■ AIM OF THE TASK: Line by line, reproduce exactly the beginning of the listing below, ending with the line that contains "open door: two" and adding nothing.

■ MATERIAL:
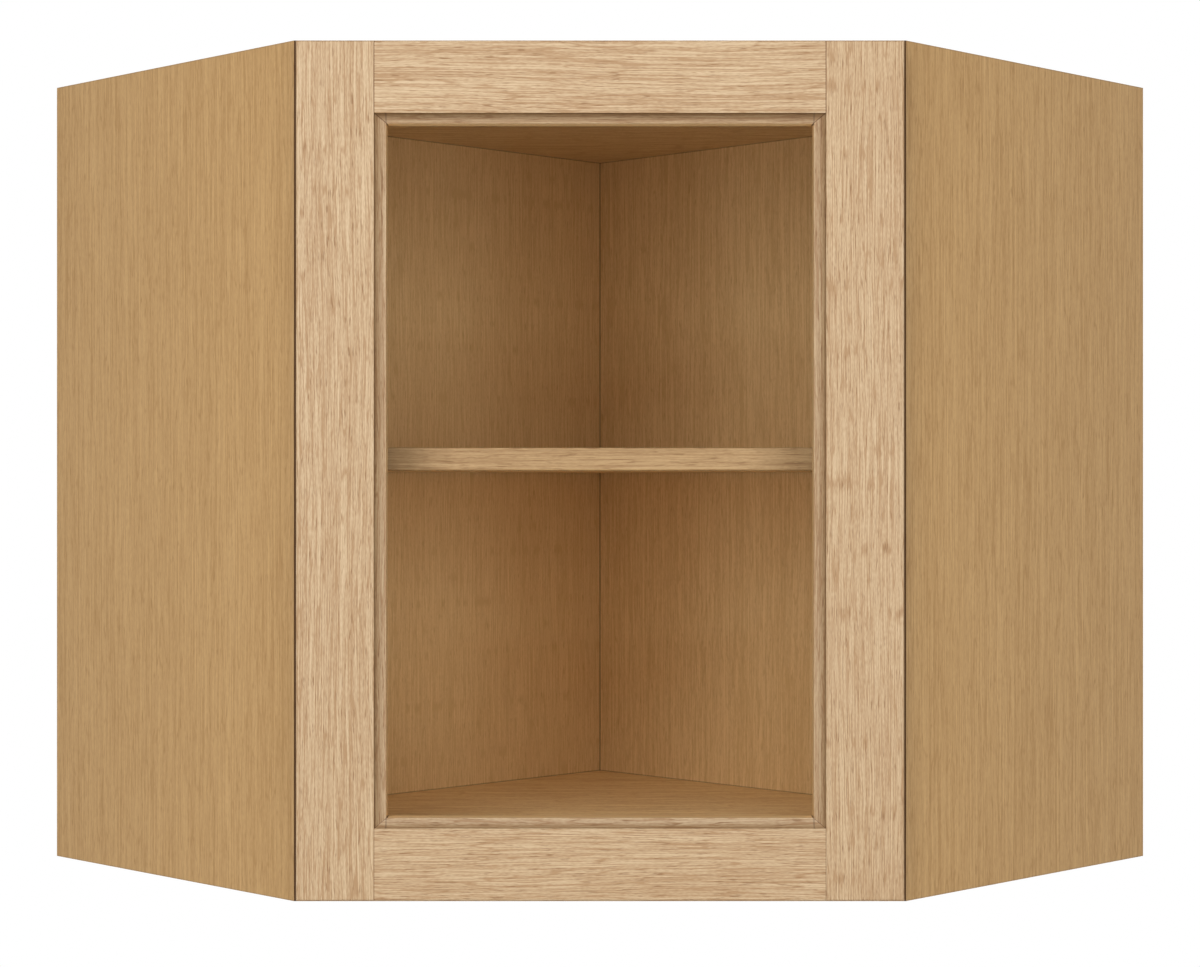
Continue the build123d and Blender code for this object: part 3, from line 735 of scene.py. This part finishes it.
class CABINET_OT_door(CabinetOperator, bpy.types.Operator):
    """Make the open door: two full-height stiles and two rails coped over their moulded edge"""

    bl_idname = "corner_cabinet.door"
    bl_label = "Door"

    def execute(self, context):
        sizes = settings().door
        thickness = stile_high[1] - stile_low[1]
        half, bottom, top = -stile_low[0], stile_low[2], stile_high[2]
        levels, part, rounding, outer, stain = door_profile(sizes, thickness)
        stile_inner = sizes.stile_width - sizes.stile_moulding * part - rounding
        rail_inner = sizes.rail_width - sizes.rail_moulding * part - rounding
        # Over 1 the attribute marks a dark joint: faint down to the quirk's foot, and nearly full below it.
        joint = np.where(levels < sizes.quirk_depth, 1.3, 2.0)
        wood = wood_set("door")
        for number, (side, hand) in enumerate((("left", -1), ("right", 1))):
            edges = np.stack([hand * (half - outer), hand * (half - stile_inner)], 1)
            ends = np.stack([bottom + outer, top - outer], 1)
            stile = door_member(f"door_stile_{side}", levels, edges, ends, True, 0 * levels, stain)
            if hand < 0:
                cups = [(swing["pos_m"][0] + sizes.cup_from_axis, level) for level in hinge_levels()]
                cut_bores(stile, cups, sizes.cup_bore_radius, sizes.cup_bore_depth, stile_high[1])
            # The stiles' moulding gets the painted shade at 0.8 of its strength.
            stile.data.materials.append(oak(f"door oak {side} stile", *wood, SIDEWAYS, UP, 1.3 + number, shade_strength=0.8))
            place(smooth(stile), "door", "door_oak", f"door_{side}_stile")
        reach = half - stile_inner - sizes.joint_gap
        inner = (half - sizes.stile_width) / MM
        # Painted shade on the rails' moulding: stronger on the top rail, whose moulding faces down, than on the bottom
        # one.
        for number, (end, limit, inward, painted_shade) in enumerate((("bottom", bottom, 1, 0.6), ("top", top, -1, 1.0))):
            edges = np.stack([limit + inward * outer, limit + inward * rail_inner], 1)
            rail = door_member(f"door_rail_{end}", levels, edges, np.stack([-reach, reach], 1), False, joint, stain)
            cope = (SIDEWAYS, -inner, inner, 0.9, 0.55)
            rail.data.materials.append(oak(f"door oak {end} rail", *wood, UP, SIDEWAYS, 3.6 + number, shade_strength=painted_shade,
                                           cope=cope))
            place(smooth(rail), "door", "door_oak", f"door_{end}_rail")
        return {"FINISHED"}


class CABINET_OT_box(CabinetOperator, bpy.types.Operator):
    """Finish the box: veneered side panels, back panels, top and bottom, with their ply edges, seams painted as shade
    and a painted shadow beside the door
    """

    bl_idname = "corner_cabinet.box"
    bl_label = "Box"

    def execute(self, context):
        floor_high = span("bottom_panel")[1]
        floor_top, ceiling = floor_high[2] / MM, span("top_panel")[0][2] / MM
        corner = -floor_high[1] / sqrt(2) / MM
        front_edge = (stile_low[0] - settings().door.reveal) / MM
        # Each side panel's front edge gets a painted shadow where it shows beside the door, shade millimetres wide, and
        # a darker line along its top and bottom edges.
        for number, (side, wall, shade) in enumerate((("left", LEFT_WALL, 2.4), ("right", RIGHT_WALL, 1.6))):
            other = RIGHT_WALL if wall is LEFT_WALL else LEFT_WALL
            low, high = span(f"{side}_side_panel")
            finish_node(f"{side}_side_panel", oak(
                f"veneer {side} side", *wood_set("side"), other, UP, 6.1 + number, ring=1.3, wave=0.3, contrast=0.42,
                strength=0.4, ply=True, reveal=(SIDEWAYS, front_edge, -front_edge, shade, 1.0), relief=0.12,
                lines=[(UP, low[2] / MM, high[2] / MM, 1.1, 0.35)]))
            # The back panels get painted shade along their corner and where they meet the bottom and top panels.
            finish_node(f"{side}_back_panel", oak(
                f"veneer {side} back", *wood_set("inside"), wall, UP, 8.2 + number, ring=1.3, contrast=0.72,
                lines=[(UP, floor_top, ceiling, 1.0, 0.75), (wall, corner, corner, 0.9, 0.95)], **INSIDE_VENEER))
        # The bottom and top panels' tones are painted light: lighter and less red than the back panels' veneer.
        for node, kind, seed in (("bottom_panel", "floor", 10.4), ("top_panel", "ceiling", 11.7)):
            finish_node(node, oak(f"veneer {kind}", *wood_set(kind), INWARD, SIDEWAYS, seed, **LEVEL_VENEER))
        return {"FINISHED"}


class CABINET_OT_face_frame(CabinetOperator, bpy.types.Operator):
    """Finish the face frame that stiffens the box behind the door"""

    bl_idname = "corner_cabinet.face_frame"
    bl_label = "Face frame"

    def execute(self, context):
        wood = wood_set("door")
        for number, side in enumerate(("left", "right")):
            finish_node(f"face_frame_{side}_stile", oak(f"frame oak {side} stile", *wood, SIDEWAYS, UP, 12.1 + number))
        for number, end in enumerate(("bottom", "top")):
            finish_node(f"face_frame_{end}_rail", oak(f"frame oak {end} rail", *wood, UP, SIDEWAYS, 14.8 + number))
        return {"FINISHED"}


class CABINET_OT_shelf(CabinetOperator, bpy.types.Operator):
    """Finish the loose shelf: a veneered board with a solid strip along its front"""

    bl_idname = "corner_cabinet.shelf"
    bl_label = "Shelf"

    def execute(self, context):
        # The shelf's veneer uses the inside tones, which are painted light.
        finish_node("shelf_board", oak("shelf veneer", *wood_set("inside"), INWARD, SIDEWAYS, 17.3, **LEVEL_VENEER))
        finish_node("shelf_edge_strip", oak("shelf oak strip", *wood_set("strip"), UP, SIDEWAYS, 18.4, ring=1.0,
                                            wave=0.4, contrast=0.6))
        return {"FINISHED"}


class CABINET_OT_fixing_rails(CabinetOperator, bpy.types.Operator):
    """Finish the hanging rails behind the backs and the glued corner blocks under the bottom"""

    bl_idname = "corner_cabinet.fixing_rails"
    bl_label = "Hanging rails and blocks"

    def execute(self, context):
        number = 0
        for side, wall in (("left", LEFT_WALL), ("right", RIGHT_WALL)):
            for level in ("lower", "upper"):
                number += 1
                finish_node(f"{side}_{level}_hanging_rail", oak(
                    f"raw rail {side} {level}", *wood_set("raw"), UP, wall, 19.0 + number * 1.1, ring=1.4))
        finish_node("corner_blocks", oak("raw blocks", *wood_set("raw"), INWARD, SIDEWAYS, 25.2, ring=1.4))
        return {"FINISHED"}


class CABINET_OT_hinges(CabinetOperator, bpy.types.Operator):
    """Finish the two concealed hinges: cups, wrap-round arms, pins and closing springs, and the shelf's pins"""

    bl_idname = "corner_cabinet.hinges"
    bl_label = "Hinges"

    def execute(self, context):
        plated = steel("hinge nickel", 0.22, srgb(205, 203, 198))
        bright = steel("hinge pin steel", 0.12, srgb(214, 214, 212))
        for node in ("hinge_cups", "hinge_arm_lower", "hinge_arm_upper"):
            finish_node(node, plated)
        for node in ("hinge_pin_lower", "hinge_pin_upper", "hinge_spring_lower", "hinge_spring_upper"):
            finish_node(node, bright)
        finish_node("shelf_pins", steel("shelf pin zinc", 0.26, ZINC))
        return {"FINISHED"}


class CABINET_OT_screws(CabinetOperator, bpy.types.Operator):
    """Make the hinges' pan head screws: threaded shanks, domed heads and crossed recesses"""

    bl_idname = "corner_cabinet.screws"
    bl_label = "Hinge screws"

    def execute(self, context):
        sizes = settings().fixings
        rows = (("hinge_arm_screws", "cabinet", 0, sizes.arm_head_height, sizes.arm_spacing),
                ("hinge_cup_screws", "door", 1, sizes.cup_head_height, sizes.cup_spacing))
        for name, body, axis, head_height, spacing in rows:
            low, high = span(name)
            seat = high[axis] - head_height
            order = (2, 0, 1) if axis == 0 else (0, 2, 1)
            screws = []
            for number, (level, hand) in enumerate((level, hand) for level in hinge_levels() for hand in (-1, 1)):
                tightened = 0.4 + 0.9 * number
                grid = screw_surface(sizes, head_height, seat - low[axis], tightened)
                middle = (low + high) / 2
                middle[2], middle[axis] = level + hand * spacing / 2, seat
                screws.append(grid[..., order] + middle)
            made = copies(name + "_pan_head", screws)
            made.data.materials.append(steel(name.replace("_", " ") + " zinc", 0.26, ZINC))
            place(smooth(made, 40), body, "screw_steel", name)
        return {"FINISHED"}


class CABINET_OT_bumpers(CabinetOperator, bpy.types.Operator):
    """Make the door's two bumpers: soft domes at the corners of its free edge"""

    bl_idname = "corner_cabinet.bumpers"
    bl_label = "Door bumpers"

    def execute(self, context):
        low, high = span("door_bumpers")
        radius = settings().fixings.bumper_radius
        domes = []
        for level in (low[2] + radius, high[2] - radius):
            grid = bumper_surface(radius, high[1] - low[1])[..., (0, 2, 1)]
            domes.append(grid + np.array([(low[0] + high[0]) / 2, low[1], level]))
        made = copies("door_bumper_domes", domes)
        made.data.materials.append(rubber("bumper rubber"))
        place(smooth(made, 50), "door", "bumper_rubber", "door_bumpers")
        return {"FINISHED"}


def add_world(studio):
    """The room's even light, stronger from behind, with plain white wherever the surround itself is seen."""
    world = bpy.data.worlds.new("studio")
    world.use_nodes = True
    bpy.context.scene.world = world
    tree = world.node_tree
    tree.nodes.clear()
    path = tree.nodes.new("ShaderNodeLightPath")
    seen = math_node(tree, "MAXIMUM", path.outputs["Is Camera Ray"], path.outputs["Is Glossy Ray"])
    seen = math_node(tree, "MAXIMUM", seen, path.outputs["Is Transmission Ray"])
    heading = parts(tree, tree.nodes.new("ShaderNodeTexCoord").outputs["Generated"])
    all_front, all_behind = -0.3, 0.6
    behind = ramp(tree, heading["Y"], all_front, all_behind, True)
    behind = times(tree, behind, studio.behind - studio.front)
    room = add_node(tree, "ShaderNodeBackground", in_Color=(*DAYLIGHT, 1))
    tree.links.new(math_node(tree, "ADD", behind, studio.front), room.inputs["Strength"])
    white = add_node(tree, "ShaderNodeBackground", in_Color=(1, 1, 1, 1), in_Strength=1.0)
    choice = tree.nodes.new("ShaderNodeMixShader")
    feed(tree, choice.inputs, (seen, room.outputs[0], white.outputs[0]))
    tree.links.new(choice.outputs[0], tree.nodes.new("ShaderNodeOutputWorld").inputs[0])


def add_lamps(studio):
    """The soft key lamp and the pair beside the camera, all turned to the same spot on the cabinet's face."""
    aim = Vector((0, cad_box[0][1], studio.aim_height))
    turn, rise = studio.pair_angle, studio.pair_rise
    lamps = {"key lamp": (Vector(studio.key_spot), studio.key, studio.key_size, studio.key_size)}
    for name, hand in (("left lamp", -1), ("right lamp", 1)):
        away = Vector((hand * sin(turn) * cos(rise), -cos(turn) * cos(rise), sin(rise)))
        power = studio.pair * (1 - hand * studio.pair_lean)
        lamps[name] = (aim + studio.pair_distance * away, power, studio.pair_width, studio.pair_height)
    for name, (spot, power, width, height) in lamps.items():
        lamp = bpy.data.lights.new(name, "AREA")
        lamp.shape, lamp.size, lamp.size_y = "RECTANGLE", width, height
        lamp.energy, lamp.color = power, DAYLIGHT
        stand = bpy.data.objects.new(name, lamp)
        stand.location = spot
        stand.rotation_euler = (aim - spot).to_track_quat("-Z", "Y").to_euler()
        bpy.context.scene.collection.objects.link(stand)


def add_floor(studio):
    """A pale disc under the cabinet that fades out with its radius and doesn't show from below."""
    rows, columns, reach = 24, 96, studio.floor_reach
    rings, angle = np.linspace(0.05, 1, rows)[:, None] * reach, np.linspace(0, 2 * pi, columns, endpoint=False)
    level = np.full((rows, columns), cad_box[0][2] - studio.floor_drop)
    points = np.stack([rings * np.cos(angle), rings * np.sin(angle), level], -1).reshape(-1, 3)
    floor = piece("studio_floor", points, [ring_wall(rows, columns), [np.arange(columns)[::-1]]])
    if floor.data.polygons[0].normal.z < 0:
        floor.data.flip_normals()
    material, tree, shader = principled("studio floor")
    flat = vector_math(tree, "MULTIPLY", tree.nodes.new("ShaderNodeTexCoord").outputs["Object"], (1, 1, 0))[0]
    below = tree.nodes.new("ShaderNodeNewGeometry").outputs["Backfacing"]
    fading = ramp(tree, vector_math(tree, "LENGTH", flat)["Value"], reach, reach * 0.3, True)
    tree.links.new(math_node(tree, "SUBTRACT", fading, below, clamp=True), shader.inputs["Alpha"])
    shade = cloud_on_object(tree, 2, 0.4, 0.4, 0.4)
    coat(tree, shader, mixed(tree, shade, (0.86, 0.86, 0.86, 1), (0.9, 0.9, 0.9, 1)), 0.8)
    floor.data.materials.append(material)


class CABINET_OT_stage(CabinetOperator, bpy.types.Operator):
    """Set up the studio: camera, even room light, a soft key lamp, a pair of lamps and a pale floor"""

    bl_idname = "corner_cabinet.stage"
    bl_label = "Studio"

    def execute(self, context):
        studio = settings().studio
        scene = context.scene
        scene.view_settings.view_transform = "Standard"
        camera = bpy.data.cameras.new("camera")
        camera.lens, camera.sensor_width, camera.shift_y = studio.lens, 36.0, studio.frame_shift
        viewer = bpy.data.objects.new("camera", camera)
        viewer.location = (0, -studio.camera_back, studio.camera_height)
        viewer.rotation_euler = (radians(90), 0, 0)
        scene.collection.objects.link(viewer)
        scene.camera = viewer
        add_world(studio)
        add_lamps(studio)
        add_floor(studio)
        return {"FINISHED"}


OPERATORS = (CABINET_OT_stage, CABINET_OT_door, CABINET_OT_box, CABINET_OT_face_frame, CABINET_OT_shelf,
             CABINET_OT_fixing_rails, CABINET_OT_hinges, CABINET_OT_screws, CABINET_OT_bumpers)


class CABINET_PT_sidebar(bpy.types.Panel):
    """Lists the cabinet's settings and operators in the 3D view's sidebar"""

    bl_idname = "CABINET_PT_sidebar"
    bl_label = "Corner Wall Cabinet"
    bl_space_type = "VIEW_3D"
    bl_region_type = "UI"
    bl_category = "Cabinet"

    def draw(self, context):
        layout = self.layout
        for operator in OPERATORS:
            layout.operator(operator.bl_idname)
        for name, group in GROUPS.items():
            box = layout.box()
            box.label(text=name.capitalize())
            for field in group.__annotations__:
                box.prop(getattr(context.scene.corner_cabinet, name), field)


CLASSES = (*GROUPS.values(), CabinetSettings, *OPERATORS, CABINET_PT_sidebar)


def register():
    """Registers the classes and hangs the settings on the scene."""
    for item in CLASSES:
        bpy.utils.register_class(item)
    bpy.types.Scene.corner_cabinet = PointerProperty(type=CabinetSettings)


def unregister():
    """Takes the settings and the classes away again."""
    del bpy.types.Scene.corner_cabinet
    for item in reversed(CLASSES):
        bpy.utils.unregister_class(item)


def main():
    """Dresses the cabinet piece by piece."""
    register()
    bpy.ops.corner_cabinet.stage()
    bpy.ops.corner_cabinet.door()
    bpy.ops.corner_cabinet.box()
    bpy.ops.corner_cabinet.face_frame()
    bpy.ops.corner_cabinet.shelf()
    bpy.ops.corner_cabinet.fixing_rails()
    bpy.ops.corner_cabinet.hinges()
    bpy.ops.corner_cabinet.screws()
    bpy.ops.corner_cabinet.bumpers()


if __name__ == "__main__":
    main()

■ FULL RESPONSE:
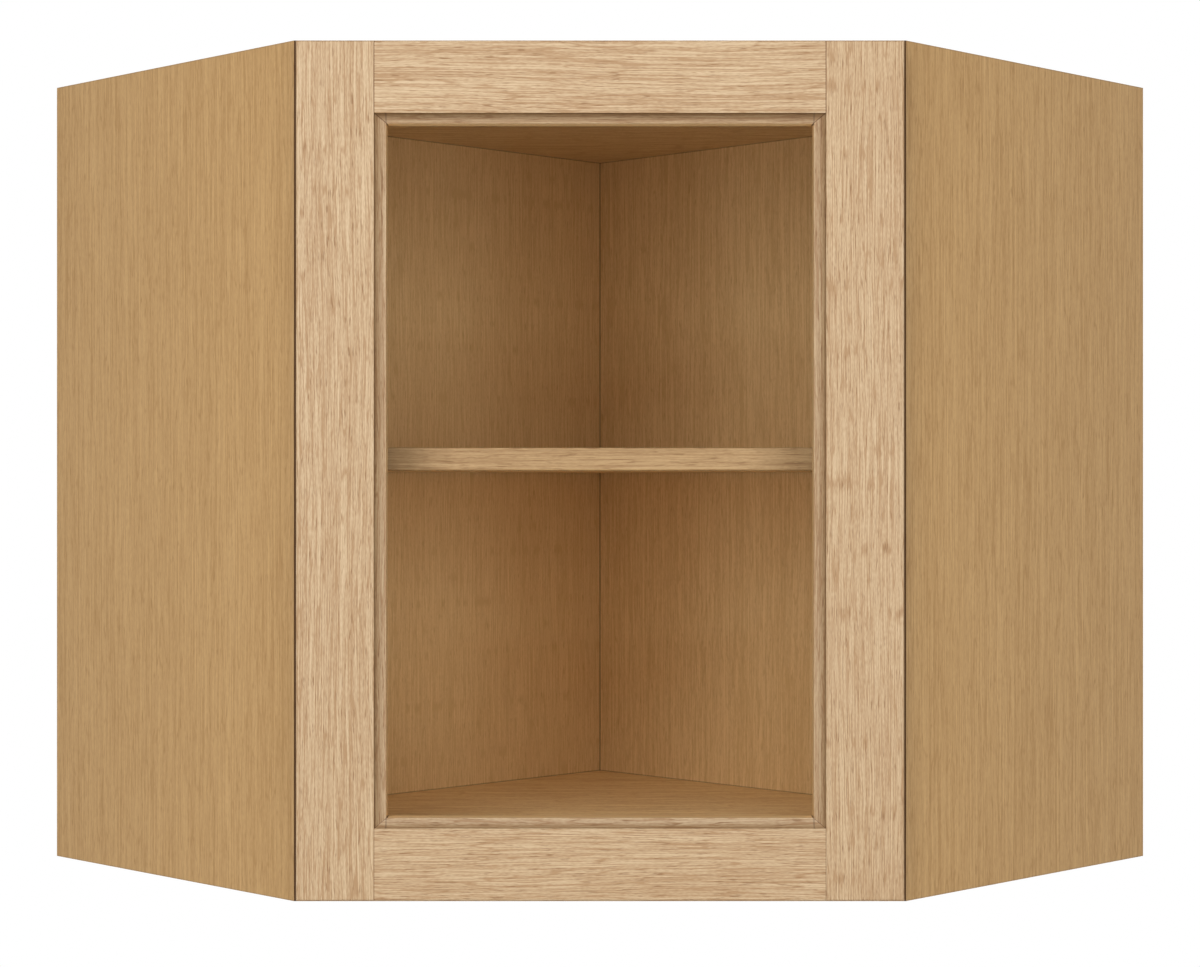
Continue the build123d and Blender code for this object: part 3, from line 735 of scene.py. This part finishes it.
class CABINET_OT_door(CabinetOperator, bpy.types.Operator):
    """Make the open door: two full-height stiles and two rails coped over their moulded edge"""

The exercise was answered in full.